DO put your serious face on to talk earnestly about the importance of acidity and low tannin, even though your readers don’t know what either is. Adding in something about serving temperatures will allow the subs desk to drop in a wincingly bad pun like ‘Ice n Easy’ or ‘The Chilling Fields’.

DON’T spend too much time on this bit. Nobody reads it anyway.

THREE

DO talk about barbecue wines. Of course, there isn’t a wine on the planet that works with burgers, lamb, chicken and whatever token veggie crap you tenderly put on top of a grill full of caked blood. But your readers don’t know that.

DON’T worry that you’re spouting drivel. Nobody ever pays attention to food matching advice, especially barbecue and wine pairing, so nobody will read this bit.

FOUR

DO make sure that you mention sherry. Nobody knows why, but it’s compulsory in any article on summer drinking. Always talk about how refreshing it is, even at 15% alcohol. After all, it’s huge in Andalucia where they drink it with coca-cola. Tedious stories about a trip to the fiesta in Jerez and / or horseriding on the beach at Sanlucar will make your readers hate you just that little bit more. Do NOT forget to mention razor clams.

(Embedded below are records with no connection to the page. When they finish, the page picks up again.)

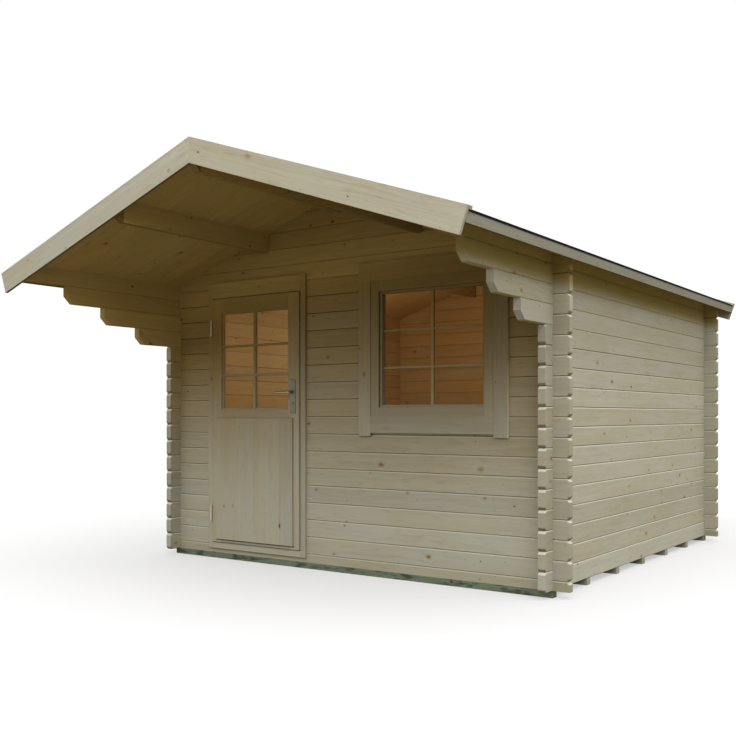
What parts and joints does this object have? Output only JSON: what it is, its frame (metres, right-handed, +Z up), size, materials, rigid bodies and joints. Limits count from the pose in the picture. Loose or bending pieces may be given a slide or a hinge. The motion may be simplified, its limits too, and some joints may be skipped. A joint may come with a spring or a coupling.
{
  "type": "garden house",
  "caption": "Log cabin garden house with interlocked corners, a canopy roof on stepped brackets, a half-glazed hinged door and a barred window.",
  "frame": {"origin": "centre of the bounding box's bottom face, on the ground under the floor beams", "axes": "+Z up, front with the door and the canopy towards -Y, ridge along Y"},
  "size_m": [3.398, 4.443, 2.5132],
  "materials": {
    "log": "planed bare pine, matte",
    "planed_board": "planed bare pine, matte",
    "joinery": "smooth planed pine, matte",
    "roof_board": "planed tongued boards, matte",
    "floor_board": "planed tongued boards, matte",
    "green_wood": "pressure treated rough sawn",
    "felt": "mineral roofing felt, matte",
    "glass": "clear sheet",
    "steel": "satin"
  },
  "bodies": {
    "house": {"floor_beams": "green_wood", "floor": "floor_board", "left_wall": "log", "left_bracket_low": "log", "left_bracket_middle": "log", "left_bracket_high": "log", "left_top_log": "log", "right_wall": "log", "right_bracket_low": "log", "right_bracket_middle": "log", "right_bracket_high": "log", "right_top_log": "log", "front_wall_base": "log", "front_wall_left": "log", "front_wall_low": "log", "front_wall_between": "log", "front_wall_right": "log", "front_gable": "log", "rear_wall": "log", "ridge_purlin": "log", "left_purlin": "log", "right_purlin": "log", "left_roof_boards": "roof_board", "right_roof_boards": "roof_board", "roof_felt": "felt", "left_eave_board": "planed_board", "right_eave_board": "planed_board", "front_left_bargeboard": "planed_board", "front_right_bargeboard": "planed_board", "rear_left_bargeboard": "planed_board", "rear_right_bargeboard": "planed_board", "front_cover_laths": "planed_board", "rear_cover_laths": "planed_board", "door_frame": "joinery", "door_casing": "joinery", "inside_casings": "joinery", "frame_hinges": "steel", "window_frame": "joinery", "window_sash": "joinery", "window_glass": "glass", "window_casing": "joinery"},
    "door": {"door_leaf": "joinery", "door_panel": "joinery", "door_glass": "glass", "handle_plates": "steel", "leaf_hinges": "steel"},
    "handle": {"door_handle": "steel"}
  },
  "joints": [
    {"name": "door_hinge", "type": "hinge", "parent": "house", "child": "door", "pos_m": [-1.108, -0.9345, 0.941], "axis": [0, 0, -1], "range_deg": [0, 110]},
    {"name": "handle_turn", "type": "hinge", "parent": "door", "child": "handle", "pos_m": [-0.355, -0.8985, 1.175], "axis": [0, -1, 0], "range_deg": [0, 40], "stiffness_Nm_per_rad": 1.5, "springref_deg": -11.46}
  ]
}
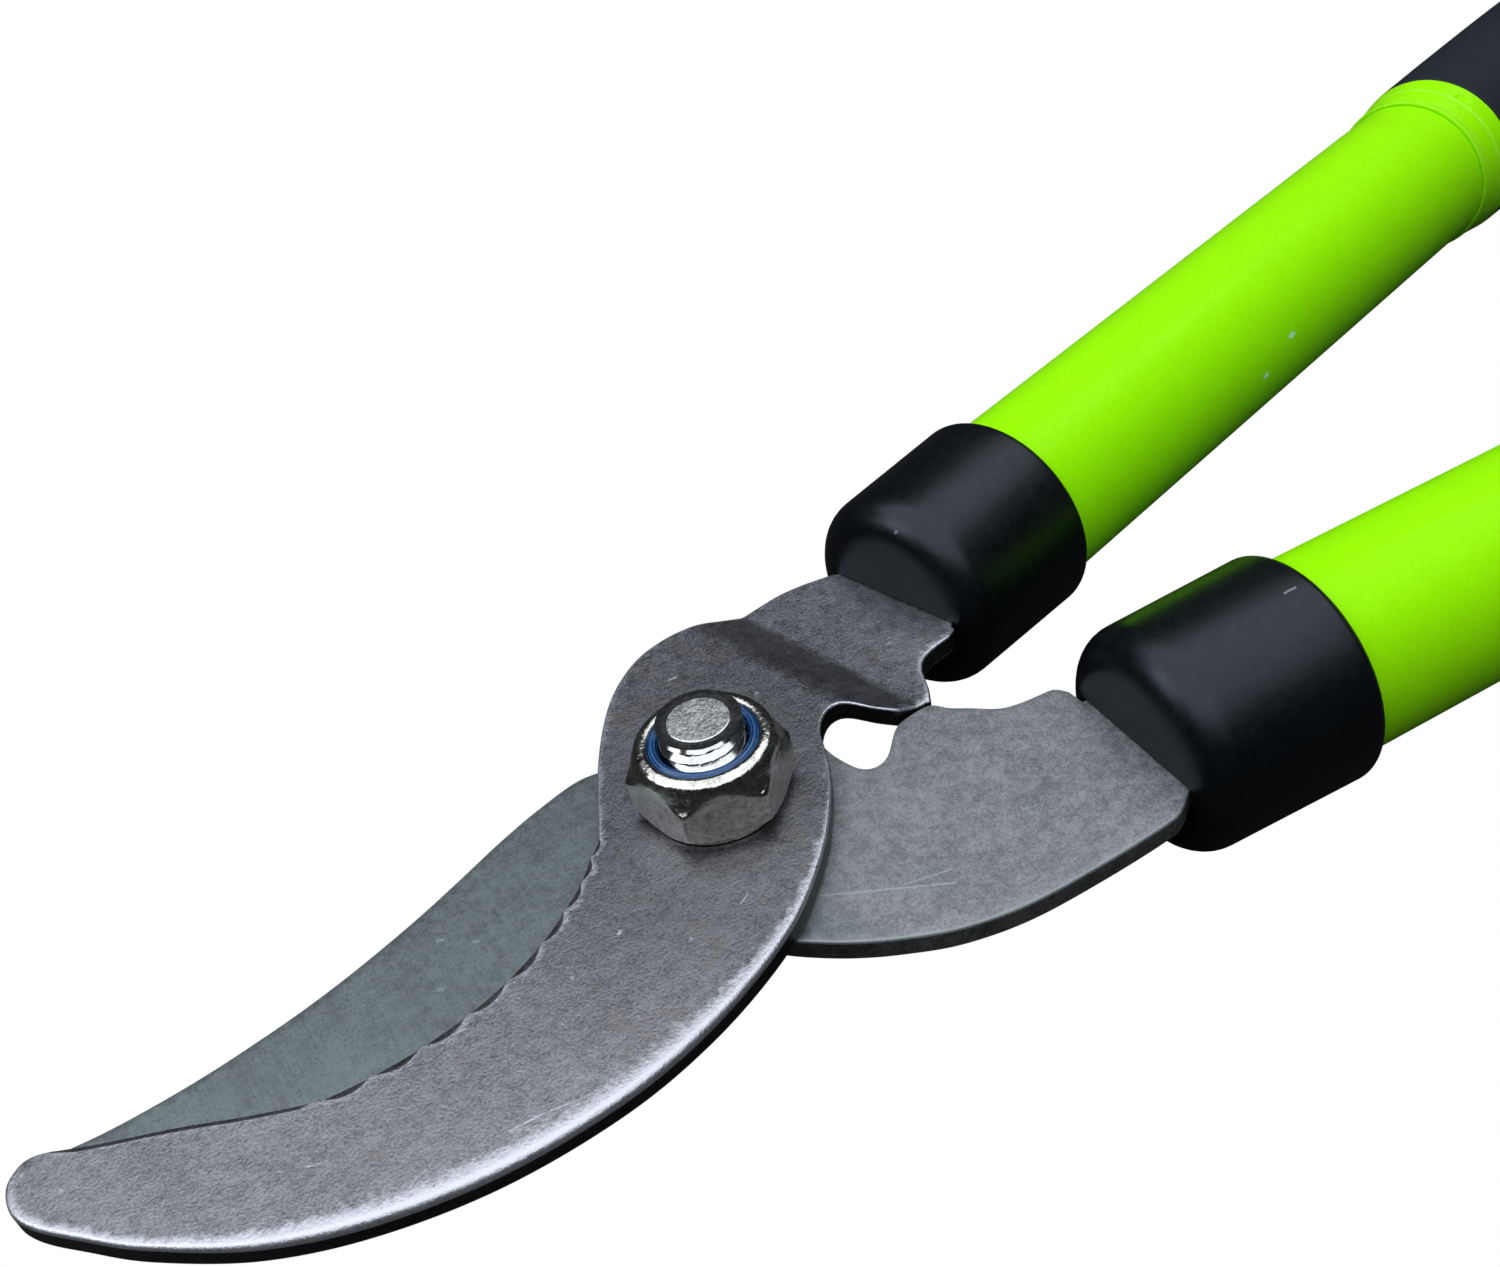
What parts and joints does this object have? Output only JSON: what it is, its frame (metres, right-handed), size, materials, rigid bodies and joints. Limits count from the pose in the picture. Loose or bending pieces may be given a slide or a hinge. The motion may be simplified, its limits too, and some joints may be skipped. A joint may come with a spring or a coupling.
{
  "type": "bypass loppers",
  "caption": "Long-handled bypass loppers: a hooked counter blade and a curved cutting blade on a pivot bolt, with round tube handles, collars and grips.",
  "frame": {"origin": "on the pivot axis, at the outer face of the pivot bolt's head", "axes": "+X back between the two handles, +Z along the pivot bolt towards the lock nut, +Y towards the hook's handle"},
  "size_m": [0.4778, 0.1843, 0.0318],
  "materials": {
    "tumbled_steel": "tumbled satin grey steel, worn bright on the back edge",
    "ground_steel": "ground satin steel with fine grinding lines",
    "bolt_steel": "zinc-plated steel",
    "nickel_plate": "bright plated steel",
    "blue_nylon": "smooth blue nylon",
    "black_plastic": "satin black moulded plastic",
    "lime_paint": "glossy lime green paint",
    "grey_plastic": "plain moulded plastic",
    "grip_rubber": "matte blue-black rubber"
  },
  "bodies": {
    "hook_side": {"hook_blade": "tumbled_steel", "pivot_bolt": "bolt_steel", "pivot_washer": "bolt_steel", "lock_nut": "nickel_plate", "lock_nut_insert": "blue_nylon", "hook_collar": "black_plastic", "hook_tube": "lime_paint", "hook_tang_plug": "grey_plastic", "hook_tang_rivet": "bolt_steel", "hook_ferrule": "lime_paint", "hook_grip": "grip_rubber", "hook_end_cap": "black_plastic"},
    "blade_side": {"cutting_blade": "ground_steel", "blade_collar": "black_plastic", "blade_tube": "lime_paint", "blade_tang_plug": "grey_plastic", "blade_tang_rivet": "bolt_steel", "blade_ferrule": "lime_paint", "blade_grip": "grip_rubber", "blade_end_cap": "black_plastic"}
  },
  "joints": [
    {"name": "pivot", "type": "hinge", "parent": "hook_side", "child": "blade_side", "pos_m": [0, 0, 0.0098], "axis": [0, 0, -1], "range_deg": [0, 55]}
  ]
}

DON’T spend more than 30 seconds writing this bit. Your entire readership will have skipped to the next section at the mention of the word ‘sherry’. Except for PRs and brand managers who are paid to read this stuff. But regurgitating their press releases should guarantee you another year of free samples.

FIVE

DO mention cocktails. 99% of your readers won’t get past badly-made gin and tonics, but it adds to your credibility if you can write about something different, even if you have no idea what you’re talking about. Throwing in a few random ingredients like falernum or Tibetan panda vermouth (only one of these is fictional) will make you sound clever, even if the products are impossible to find and taste appalling.

DON’T ever be tempted to make or drink the creations you are suggesting. Your readers won’t, so why should you suffer?

SIX

DO talk about rosé as though it’s a new trend that your readers probably haven’t heard of and might dismiss if you weren’t there to set them right. The fact that most of them were drinking it before you cottoned on that it was A Thing is beside the point. You’re the one with the big-bucks gig. They’re just grunts.

DON’T make any effort with this bit. Whatever you talk about, they’ll just buy the cheapest wine in a Provence-style bottle, especially if it comes from Romania and contains half a bag of sugar. And since it’s rosé, who cares?

SEVEN

DO mention ‘summer reds’. It’s fun to drop in a couple of deliberate non sequiturs here just to see if anyone in the newspaper’s subs desk or at home is paying attention. ‘Beaujolais is great chilled, while a nice brisk Amarone is a great alternative to Sauvignon Blanc on those hot summer afternoons.’

DON’T take any time over this bit. Nobody actually drinks red wines in the summer. You’re just putting this in to get to your wordcount. The paper doesn’t care and luckily none of the editors read your column; which is why you’ve had the gig for the last thousand years.

EIGHT

DO write a large section on white wines that covers all the places you’ve been on holiday. There’s literally nothing interesting to say about Picpoul or Muscadet so you need to be able to pad out this bit with ‘local colour’ stories about quaysides and moules marinières and how clever it is to bring wines back home from France – even though since Brexit you can’t. If you’ve long since used up your actual stock of summer drinking holiday stories, make up a few pen-sketches of comical locals instead. The more clichéd and racist the better. 

DON’T mention a) that drink-driving conviction after two bottles of Gavi in Tuscany; b) that time you parked a pizza in your host’s guest bedroom after gorging on too much free vintage Port; c) the ill-advised liaison with a Spanish wine waiter in San Sebastian whose number you still have in your phone 10 years later under the title ‘Gas Engineer’.

NINE

DO talk about beer. I know you never drink it. You know you never drink it. Your readers know you never drink it. Your editor knows you never drink it. But recommending a Flemish farmhouse ale that smells of mice won’t do you any harm, since the kind of people who might drink that won’t read your column anyway.

DON’T mention that you’ve only just realised that IPA doesn’t stand for I Prefer Amstel.

TEN

DO make sure that your recommendations in every category veer wildly from undrinkable supermarket piss, aimed at the lucrative ‘problem drinker market’, to bottles that cost three times the price of an EasyJet flight. Whispering Angel and Blossom Hill in the same article? Why not.

DON’T fret about little things like accuracy or spelling. Or, indeed, content. After all, nobody will read it.